Partners in a full partnership carry on business on behalf of the partnership and in compliance with the Articles of Incorporation, and are liable for the partnership's obligations to the extent of their property. In this type of entity, the sources of assets primarily consist of the partner's shares of ownership.

- A person may be a partner in no more than one full partnership.

- The company name of a full partnership must include the names of all of its partners and the words "full partnership", or the names of several partners followed by the words "and Partners".

- The profits and losses of a full partnership must be distributed among the partners in proportion to their shares of ownership, unless otherwise specified in the Articles of Incorporation.

- Partners in a full partnership are collectively liable for the obligations of the partnership to the extent of their property.

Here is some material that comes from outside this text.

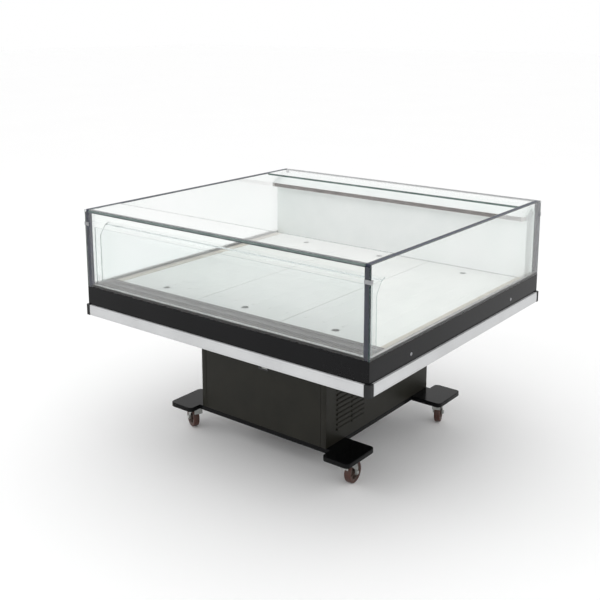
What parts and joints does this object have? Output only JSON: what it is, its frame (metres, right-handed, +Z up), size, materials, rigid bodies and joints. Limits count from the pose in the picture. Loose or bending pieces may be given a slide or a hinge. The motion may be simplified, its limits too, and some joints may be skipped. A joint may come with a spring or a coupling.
{
  "type": "open refrigerated display island",
  "caption": "Open-top chilled display island with glass walls, an air curtain duct, a machine housing below and a castor base.",
  "frame": {"origin": "on the floor, under the middle of the cabinet", "axes": "+X along the long side of the display, +Y from the front return grille towards the back air duct, +Z up"},
  "size_m": [1.266, 1.192, 0.886],
  "materials": {
    "black_enamel": "gloss powder coat",
    "housing_paint": "satin powder coat, dark olive black",
    "zinc": "bright zinc plate",
    "steel_fixings": "plated steel",
    "castor_hub": "moulded nylon",
    "castor_tread": "moulded polyurethane, brown",
    "brake_lever": "painted steel",
    "frame_steel": "primed steel",
    "display_plastic": "moulded with a clear window",
    "black_plastic": "moulded",
    "compressor_paint": "black enamel",
    "coil_aluminium": "mill finish fins",
    "copper": "drawn copper tube",
    "grey_plastic": "moulded",
    "galvanised": "galvanised sheet",
    "tub_paint": "satin powder coat",
    "foam": "rigid foam",
    "liner_steel": "stainless liner",
    "rail_cream": "painted rail",
    "bumper_grey": "satin anodised",
    "cap_grey": "moulded",
    "clear_glass": "polished",
    "seal_dark": "edge seal with metal spacer foot",
    "white_paint": "white powder coat",
    "honeycomb_grey": "open cell plastic",
    "clear_acrylic": "bent acrylic",
    "grille_grey": "slotted sheet",
    "deck_white": "white powder coat"
  },
  "bodies": {
    "cabinet": {"base_tray": "black_enamel", "castor_plates": "zinc", "fasteners": "steel_fixings", "housing_frame": "frame_steel", "housing_front": "housing_paint", "housing_back": "housing_paint", "housing_left": "housing_paint", "housing_right": "housing_paint", "controller": "display_plastic", "cable_gland": "black_plastic", "compressor": "compressor_paint", "condenser": "coil_aluminium", "condenser_shroud": "black_plastic", "receiver": "compressor_paint", "refrigerant_pipes": "copper", "electrical_box": "grey_plastic", "tub_casing": "tub_paint", "tub_insulation": "foam", "tub_liner": "liner_steel", "rim_rails": "rail_cream", "skirt_panels": "black_enamel", "bumper_rails": "bumper_grey", "bumper_caps": "cap_grey", "glass_ends": "clear_glass", "glass_sides": "clear_glass", "glass_seals": "seal_dark", "glass_top_strips": "clear_glass", "glass_clips": "steel_fixings", "duct_panel": "white_paint", "duct_hood": "white_paint", "duct_back_panel": "white_paint", "air_honeycomb": "honeycomb_grey", "front_baffle": "clear_acrylic", "return_grille": "grille_grey", "deck_supports": "galvanised", "evaporator": "coil_aluminium", "fan_plate": "galvanised"},
    "castor_fl": {"castor_fork_fl": "zinc"},
    "wheel_fl": {"castor_hub_fl": "castor_hub", "castor_tread_fl": "castor_tread"},
    "brake_fl": {"castor_brake_fl": "brake_lever"},
    "castor_fr": {"castor_fork_fr": "zinc"},
    "wheel_fr": {"castor_hub_fr": "castor_hub", "castor_tread_fr": "castor_tread"},
    "brake_fr": {"castor_brake_fr": "brake_lever"},
    "castor_bl": {"castor_fork_bl": "zinc"},
    "wheel_bl": {"castor_hub_bl": "castor_hub", "castor_tread_bl": "castor_tread"},
    "brake_bl": {"castor_brake_bl": "brake_lever"},
    "castor_br": {"castor_fork_br": "zinc"},
    "wheel_br": {"castor_hub_br": "castor_hub", "castor_tread_br": "castor_tread"},
    "brake_br": {"castor_brake_br": "brake_lever"},
    "condenser_fan": {"condenser_fan": "black_plastic"},
    "evap_fan_left": {"evap_fan_left": "black_plastic"},
    "evap_fan_right": {"evap_fan_right": "black_plastic"},
    "condensate_tray": {"condensate_tray": "galvanised"},
    "deck_tray_left": {"deck_tray_left": "deck_white"},
    "deck_tray_centre": {"deck_tray_centre": "deck_white"},
    "deck_tray_right": {"deck_tray_right": "deck_white"}
  },
  "joints": [
    {"name": "castor_fl_swivel", "type": "hinge", "parent": "cabinet", "child": "castor_fl", "pos_m": [-0.3605, -0.306, 0.098], "axis": [0, 0, 1], "continuous": true},
    {"name": "wheel_fl_roll", "type": "hinge", "parent": "castor_fl", "child": "wheel_fl", "pos_m": [-0.38769, -0.29332, 0.04], "axis": [-0.4226, -0.9063, 0], "continuous": true},
    {"name": "brake_fl_press", "type": "hinge", "parent": "castor_fl", "child": "brake_fl", "pos_m": [-0.375, -0.29924, 0.086], "axis": [-0.4226, -0.9063, 0], "range_deg": [0, 12]},
    {"name": "castor_fr_swivel", "type": "hinge", "parent": "cabinet", "child": "castor_fr", "pos_m": [0.3605, -0.306, 0.098], "axis": [0, 0, 1], "continuous": true},
    {"name": "wheel_fr_roll", "type": "hinge", "parent": "castor_fr", "child": "wheel_fr", "pos_m": [0.35841, -0.27607, 0.04], "axis": [-0.9976, -0.0698, 0], "continuous": true},
    {"name": "brake_fr_press", "type": "hinge", "parent": "castor_fr", "child": "brake_fr", "pos_m": [0.35938, -0.29004, 0.086], "axis": [-0.9976, -0.0698, 0], "range_deg": [0, 12]},
    {"name": "castor_bl_swivel", "type": "hinge", "parent": "cabinet", "child": "castor_bl", "pos_m": [-0.3605, 0.306, 0.098], "axis": [0, 0, 1], "continuous": true},
    {"name": "wheel_bl_roll", "type": "hinge", "parent": "castor_bl", "child": "wheel_bl", "pos_m": [-0.3455, 0.33198, 0.04], "axis": [-0.866, 0.5, 0], "continuous": true},
    {"name": "brake_bl_press", "type": "hinge", "parent": "castor_bl", "child": "brake_bl", "pos_m": [-0.3525, 0.31986, 0.086], "axis": [-0.866, 0.5, 0], "range_deg": [0, 12]},
    {"name": "castor_br_swivel", "type": "hinge", "parent": "cabinet", "child": "castor_br", "pos_m": [0.3605, 0.306, 0.098], "axis": [0, 0, 1], "continuous": true},
    {"name": "wheel_br_roll", "type": "hinge", "parent": "castor_br", "child": "wheel_br", "pos_m": [0.35024, 0.33419, 0.04], "axis": [-0.9397, -0.342, 0], "continuous": true},
    {"name": "brake_br_press", "type": "hinge", "parent": "castor_br", "child": "brake_br", "pos_m": [0.35503, 0.32104, 0.086], "axis": [-0.9397, -0.342, 0], "range_deg": [0, 12]},
    {"name": "condenser_fan_spin", "type": "hinge", "parent": "cabinet", "child": "condenser_fan", "pos_m": [0.186, -0.201, 0.245], "axis": [1, 0, 0], "continuous": true},
    {"name": "evap_fan_left_spin", "type": "hinge", "parent": "cabinet", "child": "evap_fan_left", "pos_m": [-0.19, -0.12, 0.5175], "axis": [0, -1, 0], "continuous": true},
    {"name": "evap_fan_right_spin", "type": "hinge", "parent": "cabinet", "child": "evap_fan_right", "pos_m": [0.19, -0.12, 0.5175], "axis": [0, -1, 0], "continuous": true},
    {"name": "condensate_tray_slide", "type": "slide", "parent": "cabinet", "child": "condensate_tray", "axis": [0, 1, 0], "range_m": [0, 0.24]},
    {"name": "deck_tray_left_lift", "type": "slide", "parent": "cabinet", "child": "deck_tray_left", "axis": [0, 0, 1], "range_m": [0, 0.2]},
    {"name": "deck_tray_centre_lift", "type": "slide", "parent": "cabinet", "child": "deck_tray_centre", "axis": [0, 0, 1], "range_m": [0, 0.2]},
    {"name": "deck_tray_right_lift", "type": "slide", "parent": "cabinet", "child": "deck_tray_right", "axis": [0, 0, 1], "range_m": [0, 0.2]}
  ]
}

In a limited liability partnership, there are, in addition to those partners who carry on business on behalf of the partnership and are liable for the obligations of the partnership to the extent of their property (full partners), one or several partners whose risk with regard to the partnership's losses is limited to their share of ownership and who are not involved in the partnership's business operations; such partners are called limited (investing) partners.

- The name of a limited liability partnership must contain the name of at least one full partner and the words "limited liability partnership".

- The investment of funds by a limited partner must be documented with a certificate issued to them by the partnership.

- A limited partner has the right to obtain, in a manner prescribed by the Articles of Incorporation, a share of the profits proportional to their share of ownership, to access the partnership's annual reports, to quit the partnership at the end of a financial year and to withdraw, in a manner prescribed by the Articles of Incorporation, their share of ownership, or to transfer it to another investor or a third party.


A company founded by one or several persons, and whose authorized stock is divided into partnership interests in a manner indicated in the Articles of Incorporation, is called a Limited Liability Company. Partners in such company are not liable for its obligations and their risk with regard to losses incurred by the company is limited to the extent of their share of ownership.

- The number of partners in an LLC must not exceed the limit specified by the applicable laws and regulations. Otherwise, it needs to be transformed into a joint-stock company within one year, or, if the number of its partners is not reduced to the level specified by law before the expiration of this one-year period, it must be closed down in an action at law.

- The supreme authority of an LLC is its General Shareholders' Meeting. Current operations are managed by the company's executive body.

A company whose authorized stock is divided into a certain number of shares is called a Joint-Stock Company. A company in which the shares are only distributed among the founders and are sold by consent of the majority of the founders is called a Closed Joint-Stock Company. A company whose shares may be sold not only to the founders but also to third parties is called Open Joint-Stock Company. A joint-stock company is liable for its debts and the performance of its obligations to the extent of all its property. The shareholders of such company, on the other hand, may only be held liable to the extent of the amount of their shares.

A cooperative society is established as a voluntary membership-based organization involving cooperation by legal entities and individuals in order to meet the financial and other needs of its partners by means of combining their proprietary rights.

The basic principles of the establishment and operation of a cooperative society are as follows:

- Ensuring mutual aid and economic profitability for the partners of the cooperative society, coordinating their interests;

- Providing one vote for each partner, irrespective of the extent of their share of ownership (at the general meeting, where resolutions are adopted by a majority vote, every partner must have one vote);

- Increasing the commitment of each partner to greater performance, i.e. directly linking their profits to the outcome of business operations;

- Democratic adoption of business decisions.